Sauf que celle-ci a représenté dans le même temps un nouveau point de départ. Dès sa réélection à la Chambre, Michel Moawad a agi en pionnier de l’effort d’unification de l’opposition. Aussi, l’appui des Forces libanaises, dont le chef, Samir Geagea, se considère pourtant comme un " candidat naturel " de l’opposition à la présidentielle, est-il tout à l’honneur de ce dernier qui s’est efforcé à son tour de convaincre cette même opposition d’unifier ses rangs et de se rallier autour de la candidature du député de Zghorta à la tête de l’État. Si certains ont réagi favorablement à la requête de Samir Geagea, comme on a pu le constater jeudi, d’autres ont malheureusement préféré faire la sourde oreille.

Ne dit-on pas qu’il n’est pire sourd que celui qui ne veut pas entendre ? Cette expression a pris tout son sens jeudi, à la première séance du premier tour électoral. Dans cette Assemblée réunie pour élire un successeur à Michel Aoun, il y avait des " sourds " qui ont troqué leur sens politique pour du populisme à tout crin. Et ce, soit dit en passant, depuis qu’ils ont été élus, voire même bien avant. Ces hommes et femmes qui avaient fait de mauvais choix, ont récidivé jeudi, en votant pour une personnalité que beaucoup d’entre eux ne connaissaient même pas, n’avaient jamais rencontrée, dont ils ignoraient le programme politique et qui, un comble, ne voulait pas être élue. Un vote populiste, décidé de façon totalement arbitraire et précipitée, quelques heures avant la session électorale, de préférence à celle qui aurait consisté à rejoindre l’opposition réelle, aux côtés des FL, des Kataëb, du PSP, du Bloc du renouveau et de quelques indépendants, pour consacrer l’unité de celle-ci et montrer qu’elle est capable de hisser à la tête de l’État une personnalité issue des rangs souverainistes et dont le profil est à l’antipode de celui qui a enfoncé le pays dans des crises inextricables.

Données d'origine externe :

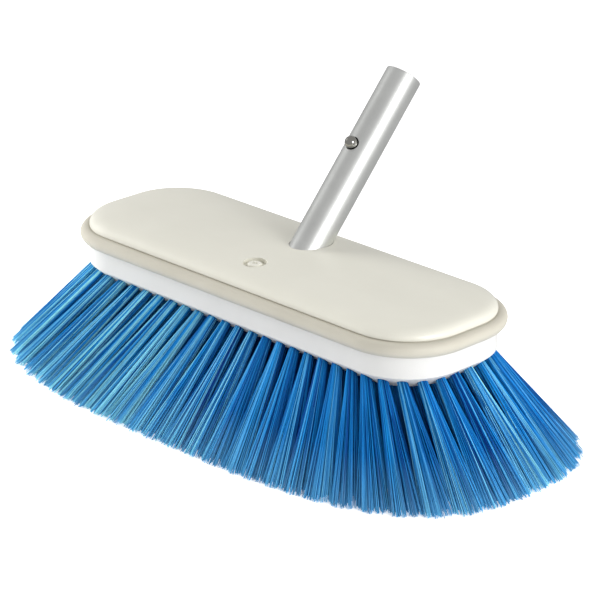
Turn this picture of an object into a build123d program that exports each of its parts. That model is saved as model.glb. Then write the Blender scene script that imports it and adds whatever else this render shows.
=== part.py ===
from build123d import *

import os
from math import cos, pi, radians, sin

# Brush head for a snap-on pole, in millimetres.
# The origin is at the middle of the bristle tips. X runs along the block, Y is the way the tube leans,
# and Z is up. Heights are measured from the bristle tips.

# Block outline, seen from above: a rounded rectangle
HALF_LENGTH = 140.0
HALF_WIDTH = 47.6
CORNER_R = 37.0

# Heights of the block, from its tufted face to the top of its cover
TUFT_FACE_Z = 52.0
BEVEL_TOP_Z = 59.8
LEDGE_Z = 73.0
SEAM_Z = 82.0
RIM_RISE = 5.3
CROWN_RISE = 2.4
RIM_INSET = 9.0
RIM_SHARPNESS = 2.4
CROWN_INSET = 33.0
BEVEL_INSET = 9.0

# Cover shell
COVER_WALL = 2.5
COVER_INSETS = (0.0, 0.35, 1.1, 2.3, 4.2, 7.0, 11.0, 16.0, 22.0, 28.0, 33.0)
SKIRT_INSET = 6.4
SKIRT_WALL = 2.0
SKIRT_BOTTOM_Z = 78.0
SKIRT_TOP_Z = 86.0

# Tufted block
PLATE_TOP_Z = 64.0
WALL_INSET = 3.0
WALL_THICK = 3.0
WALL_TOP_Z = 81.5
TUFT_HOLE_R = 2.75
TUFT_HOLE_DEPTH = 9.0

# Bumper ring: its nose stands out past the block outline
BUMPER_NOSE = 5.2
BUMPER_NOSE_Z = 78.4
BUMPER_FOOT = 0.6
BUMPER_SHOULDER = -0.2
BUMPER_SHOULDER_Z = 81.3
BUMPER_LIP = -0.9
BUMPER_BACK = -2.95

# Tube stub, its socket and its pin. Distances along the tube start where its axis crosses X = Y = 0.
TUBE_LEAN = 41.7
TUBE_ANCHOR_Z = 67.2
TUBE_R = 11.0
TUBE_WALL = 1.5
TUBE_START = 8.0
TUBE_END = 143.3
TUBE_EDGE_R = 0.5
SOCKET_CLEARANCE = 0.05
SOCKET_R = 15.0
SOCKET_TOP_Z = 85.5
OPENING_CLEARANCE = 0.25
BORE_REACH = 60.0
PIN_R = 2.0
PIN_LENGTH = 29.0
PIN_AT = 15.0
PIN_CLEARANCE = 0.03

# Snap button and its V spring
BUTTON_AT = 91.1
BUTTON_R = 3.6
BUTTON_WALL_TOP = 13.4
BUTTON_TOP = 16.0
BUTTON_HOLE_R = 4.25
CLIP_WIDTH = 8.0
CLIP_THICK = 0.6
CLIP_LEG = 8.1
CLIP_TIP_AT = 98.0
CLIP_KNEE_AT = 84.0
CLIP_BEND_AT = 49.0
CLIP_BEND_LEG = 2.4
CLIP_BEND_R = 2.0
CLIP_KNEE_R = 6.0

# Cover screw, in front of the tube
SCREW_Y = -26.0
RECESS_R = 7.0
RECESS_FLOOR_Z = 87.0
POST_R = 8.5
POST_BOTTOM_Z = 77.2
BOSS_R = 5.5
BOSS_TOP_Z = 77.0
SCREW_HEAD_R = 4.4
SCREW_HEAD_HEIGHT = 2.1
SCREW_R = 1.95
SCREW_HOLE_R = 2.0
SCREW_COVER_HOLE_R = 2.3
SCREW_BOTTOM_Z = 67.0
SCREW_HOLE_BOTTOM_Z = 66.5
DRIVE_WIDTH = 0.9
DRIVE_LENGTH = 4.4
DRIVE_DEPTH = 1.2

# Tufts. The outer rows follow the block outline, and the inner rows are straight.
TUFT_R = 2.6
TUFT_TIP_R = 5.5
TUFT_ROOT_DEPTH = 8.2
TIP_HALF_LENGTH = 193.5
TIP_HALF_WIDTH = 103.3
TIP_CORNER_R = 88.0
TIP_OVAL = 2.9
OUTER_COUNT = 60
OUTER_INSET = 4.6
OUTER_ROOT_Z = 55.9
OUTER_TIP_INSET = 8.0
SECOND_COUNT = 50
SECOND_INSET = 16.0
SECOND_TIP_INSET = 27.5
INNER_ROWS = ((-21.0, 19, 93.0), (-10.5, 21, 104.0), (0.0, 21, 104.0), (10.5, 21, 104.0), (21.0, 19, 93.0))
INNER_FAN_X = 1.33
INNER_FAN_Y = 1.95

# Wire anchors that hold the folded tufts in the bottom of their holes
ANCHOR_LENGTH = 5.2
ANCHOR_WIDTH = 1.0
ANCHOR_THICK = 0.5

TUBE_PLANE = Plane(
    origin=(0, 0, TUBE_ANCHOR_Z),
    x_dir=(1, 0, 0),
    z_dir=(0, sin(radians(TUBE_LEAN)), cos(radians(TUBE_LEAN))),
)


def section(inset, z):
    """The block outline, drawn in by inset, at height z."""
    outline = RectangleRounded(2 * (HALF_LENGTH - inset), 2 * (HALF_WIDTH - inset), CORNER_R - inset)
    return Pos(0, 0, z) * outline


def slab(inset, bottom, top):
    """The block outline, drawn in by inset, as a solid between two heights."""
    return extrude(section(inset, bottom), top - bottom)


def crown_z(inset):
    """Height of the cover's top skin: a rolled rim, then a slow crown to a level middle."""
    to_rim = max(0.0, 1.0 - inset / RIM_INSET)
    rim = RIM_RISE * (1.0 - to_rim**RIM_SHARPNESS) ** (1.0 / RIM_SHARPNESS)
    crown = CROWN_RISE * (1.0 - (1.0 - inset / CROWN_INSET) ** 2)
    return SEAM_Z + rim + crown


def dome(offset):
    """The cover's outer form, or the same form drawn in and down by offset."""
    return loft([section(inset + offset, crown_z(inset) - offset) for inset in COVER_INSETS])


def along_tube(radius, start, end):
    """A cylinder on the tube's axis."""
    return TUBE_PLANE * Pos(0, 0, start) * extrude(Circle(radius), end - start)


def across_tube(radius, length):
    """A cylinder along X, through the tube's axis at its retaining pin."""
    return TUBE_PLANE * Pos(-length / 2, 0, PIN_AT) * Rot(0, 90, 0) * extrude(Circle(radius), length)


def upright(radius, bottom, top):
    """A cylinder on the cover screw's axis."""
    return Pos(0, SCREW_Y, bottom) * extrude(Circle(radius), top - bottom)


def top_cover():
    """The crowned shell, with its locating skirt, tube opening and screw recess."""
    skirt_outer = slab(SKIRT_INSET, SKIRT_BOTTOM_Z, SKIRT_TOP_Z)
    skirt_inner = slab(SKIRT_INSET + SKIRT_WALL, SKIRT_BOTTOM_Z, SKIRT_TOP_Z)
    shell = dome(0.0) - dome(COVER_WALL)
    post = upright(POST_R, POST_BOTTOM_Z, RECESS_FLOOR_Z)
    shell = shell + (skirt_outer - skirt_inner) + post
    shell = shell - upright(RECESS_R, RECESS_FLOOR_Z, SEAM_Z + 20)
    shell = shell - upright(SCREW_COVER_HOLE_R, POST_BOTTOM_Z, SEAM_Z)
    shell = shell - upright(SCREW_COVER_HOLE_R, SEAM_Z, RECESS_FLOOR_Z)
    return shell - along_tube(TUBE_R + OPENING_CLEARANCE, 0, BORE_REACH)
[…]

D’aucuns peuvent arguer de la liberté de choix de ces parlementaires. Mais ce principe ne devrait-il pas être dicté en premier lieu par les besoins stratégiques d’un pays et d’un État à l’agonie ?

Leur choix électoral renvoie tristement à celui qu’ils s’étaient obstinés à maintenir au lendemain des législatives, en soutenant la nomination du " sauveur ", Nawaf Salam, à la tête du gouvernement, malgré les conditions impossibles que l’homme avait posées à l’époque pour diriger un nouveau gouvernement, et même avant cela, lorsqu’il était question qu’il se présente à Beyrouth II aux législatives de mai 2022. Elle renvoie aussi à leur croyance naïve aux " plans magiques " de Hassane Diab pour une sortie de crise, sans parler de toutes les démonstrations théâtrales à leur actif, de l’affaire des silos, aux étalages de Cynthia (Zarazir) place de l’Étoile ou encore au dernier geste de Paula Yacoubian décrochant son collier à  10 $, sachant que nous ne sommes pas dans l’ex-Union soviétique et qu’elle est libre de porter ce qui lui appartient…

Malheureusement, il n’y avait pas que ces couacs à la séance de jeudi. Le pire était peut-être le vote blanc, cette majorité de bulletins blancs déposés dans l’urne, mais qui, concrètement, poussaient le pays vers un avenir sombre, fait de vacance présidentielle, d’un surcroît d’effondrement économique et de la persistance du détournement par le Hezbollah des décisions politiques et sécuritaires de l’État.

Les auteurs de ce geste avaient été pourtant élus il y a quelques mois à peine, par une majorité d’électeurs assoiffée de changement et de renouveau politique, pour assumer, en son nom, le rôle de décideurs, et non pas pour déposer dans l’urne des bulletins blancs, à une étape cruciale de l’histoire du pays. Parmi ces députés, il s’en trouve même qui veulent encore de Gebran Bassil comme président – sans doute pour parachever la phase de démolition commencée par son beau-père. Beau choix !

Maintenant que le rideau est tombé sur ce simulacre d’élection présidentielle, il ne nous reste plus qu’à dire: Félicitations à Michel Moawad pour les dignes voix qui se sont prononcées en sa faveur.  Félicitations à un homme dont le nom ne saurait être " grillé ", puisque pétri du sang de René Moawad, l’homme d’État qui fut un modèle de rationalité et de modération, le disciple de l’homme intègre et du défenseur des institutions qu’était Fouad Chéhab. Puisse-t-il bientôt atteindre la position politique que son père martyr a atteinte, tout en restant en vie, et faire revivre une patrie à l’agonie.